Don Vawter and Gary Barsley represented SCE at the forum. Vawter explained that the jump from 20 percent to 33 percent renewables isn’t simply a 13-percent increase. In 2011, SCE procured 15.5 billion kilowatt hours of renewable energy. To reach the 2020 requirement, the company projects it will need 28.3 billion kilowatt hours.
“We have to nearly double the amount of renewable energy we procure and distribute,” Vawter said.
SCE already delivers more renewable energy than any other company in the United States. Vawter indicated that competition is driving growth in renewables, with SCE receiving more than 400 project bids in 2011. Solar power dominated the solicitations and seems to be the area where the most growth is possible.
Barsley, manager of solar initiatives at SCE, said that solar pricing has been dropping steadily due to impressive improvements from the large manufacturers.

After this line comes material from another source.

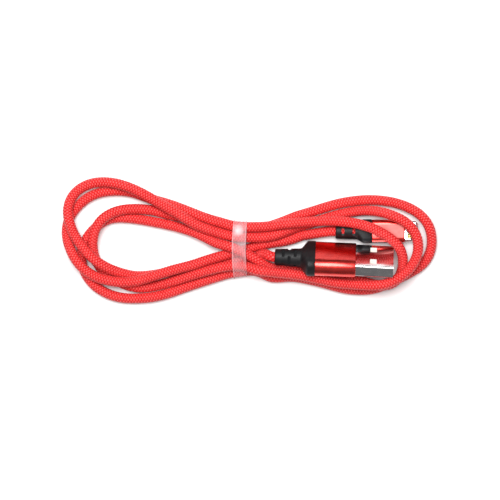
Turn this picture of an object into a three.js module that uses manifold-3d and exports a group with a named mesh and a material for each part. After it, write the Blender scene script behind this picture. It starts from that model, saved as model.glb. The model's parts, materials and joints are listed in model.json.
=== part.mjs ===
// A braided charging cable tied in a hank: a USB-A plug, a slim 8-contact phone plug, the cord
// between them and a clear tape band. Millimetres, +Z up, lying on the plane z = 0.
import * as THREE from "three";
import { mergeVertices } from "three/addons/utils/BufferGeometryUtils.js";
import Module from "manifold-3d";

const wasm = await Module();
wasm.setup();

// Fits
const SLIDE_GAP = 0.3; // between a piece and the one that holds it
const FIT_GAP = 0.1; // between small seated pieces
const SHELL_GAP = 0.2; // between the USB shell and the sleeve round it
const CORNER_STEPS = 7; // facets on each rounded corner
const CUT_MARGIN = 1; // how far a cutting solid runs past what it cuts

// Cord
const CORD_DIAMETER = 3.5;
const CORD_SIDES = 8;
const CORD_STEPS = 110;
const CORD_LEAD = 1.5; // how far the cord runs straight out of each boot
const WIRE_DIAMETER = 0.6;
const WIRE_SPREAD = 0.6; // from the cord's axis to each wire where the jacket ends
const WIRE_SIDES = 6;
const WIRE_STEPS = 6;

// USB-A plug: lengths run along its axis from the cord end
const USB = {
  place: [8.3, -5.2, 6.2],
  roll: 52,
  pitch: 2,
  yaw: -3.1,
  bootRearRadius: 2.67,
  bootNeckRadius: 3.17,
  bootNeckLength: 8.6,
  bootFlareLength: 2.5,
  collarLength: 2.2,
  bodyRadius: 2,
  sleeveLength: 13.3,
  sleeveWallSide: 0.5,
  sleeveWallFace: 0.75,
  boreRadius: 0.8,
  shellWidth: 12,
  shellThickness: 4.5,
  shellRadius: 0.64,
  shellWall: 0.3,
  shellShown: 12.6,
  shellHidden: 6.2,
  holeFromTip: 6.7,
  holeSpacing: 6.2,
  holeLength: 2.2,
  holeWidth: 2.4,
  tongueThickness: 1.7,
  tongueSetback: 0.8,
  contactThickness: 0.2,
  contactTail: 3.6,
  contactWidth: 1,
  contactSetback: 1.8,
  contactPlaces: [-3.5, -1, 1, 3.5],
  passageWidth: 10,
  passageHeight: 2,
  wirePitch: 2.2,
  cordDepth: 9.5,
};
// the sleeve closes round the shell
USB.bodyWidth = USB.shellWidth + 2 * (USB.sleeveWallSide + SHELL_GAP);
USB.bodyThickness = USB.shellThickness + 2 * (USB.sleeveWallFace + SHELL_GAP);

// Phone plug
const PHONE = {
  place: [28.5, 3, 2.85],
  roll: 0,
  pitch: 0,
  yaw: 0,
  bootRearRadius: 2.6,
  bootNeckRadius: 2.8,
  bootNeckLength: 7.2,
  bootFlareLength: 2.1,
  collarLength: 2.7,
  bodyWidth: 7.7,
  bodyThickness: 5,
  bodyRadius: 1.5,
  sleeveLength: 10.9,
  sleeveWallSide: 0.5,
  sleeveWallFace: 0.5,
  boreRadius: 1,
  tipWidth: 6.65,
  tipThickness: 1.5,
  tipLength: 4.4,
  tipBevel: 0.9,
  tipEdgeRadius: 0.65,
  tipRootWidth: 5.2,
  tipRootLength: 0.9,
  windowWidth: 5.2,
  windowLength: 2.6,
  windowFromTip: 0.95,
  contactCount: 8,
  contactPitch: 0.6,
  contactWidth: 0.34,
  contactLength: 1.9,
  boardWidth: 5,
  boardThickness: 0.8,
  boardLength: 8.4,
  chip: [3, 2.4],
  passageHeight: 2.6,
  wirePitch: 1.1,
  cordDepth: 8,
};
const COLLAR_STEP = 0.1; // how far each collar stands out past its sleeve
const BOOT_BEVEL = 0.3; // on each boot's rim, where the cord comes out
const MOUTH_FLARE = 0.3; // how far each boot's bore opens out at its mouth
const SLOT_WIDTH = 0.9; // flex slots in the boots
const SLOT_DEPTH = 0.95;
const SLOT_SPAN = 3;

// Clear band round the bundle
const BAND = { centre: [-3.4, -3.2], length: 4.6, width: 20, height: 7.9, radius: 2, wall: 0.2 };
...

“As we get into higher and higher levels of renewables, there are lots of unknowns,” Barsley said. “No. 1 for us as utility guys is grid operations. How do we make sure the lights come on every time? There are lots of technical improvements coming to bear that will help with the reliability and predictability. A big one is energy storage. All of our solar resources hit their peaks around noon. Our customers use the most energy between 5 and 7 p.m. If we could store some of this renewable energy for just a few hours, that’s a big deal.”
Cecilia Aguillon, director of marketing and government relations for Kyocera Solar, said the benefits of distributed or localized solar energy are that it produces clean energy, reduces dependence on imported fuels, alleviates grid congestion and creates local high-tech industries. The California Solar Initiative offers cash incentives and rebates for people who install solar photovoltaic (PV) systems on their roofs. The panels connect to the home and then also go to a grid so that the solar energy feeds the house first and then sends excess generation out to the grid.
Blanco discussed the permit challenges for solar PV installations. California’s Solar Rights Act of 1978 voided covenants that prohibited or restricted rooftop solar installation and ensured solar rights for rooftop solar panels. But there are still varying codes, standards and fees across jurisdictions. In addition, in the downtown or in the transit-oriented development areas of large cities, such as Los Angeles, there may be conflicts between property owners of building with different heights, as new redevelopment may shade the rooftop solar panels of an existing building.
To avoid such conflicts, Blanco recommended that cities, such as Los Angeles, that are encouraging both redevelopment and solar projects, should specify solar access areas with different types of protection, depending on the zoning of the area and also set compensation guidelines for addressing solar access impairment by adjacent development, since solar panels are most effective in direct sunlight.
Aram Benyamin, a senior assistant general manager for the Los Angeles Department of Water and Power, said that the LADWP will be completely off coal between 2022 and 2027. In 2010, its portfolio was 39 percent coal, 24 percent natural gas, 20 percent renewables, 10 percent nuclear and 5 percent hydro. He indicated the main challenge is integrating and balancing the changing energy focal points while maintaining the system’s reliability.
“As we go forward with renewables from 20 percent to 33 percent and change the coal to other resources, sometimes it feels like you’re on a plane that’s flying at 40,000 miles, and you’re trying to tinker with the wings and change the engines and do a lot of these modifications as the system is running,” Benyamin said.
Adam Rose, research professor at USC Price, analyzed the impact renewable portfolio standards (RPS) would have on the economy. Although coal mining activities and jobs will decline, his research suggested that new green manufacturing and support industries will more than make up for the losses.
“This has become quite a polarizing issue,” Rose said. “The question is: Are renewable portfolio standards job killers or job creators? We found that an RPS in most states will stimulate modest job growth.”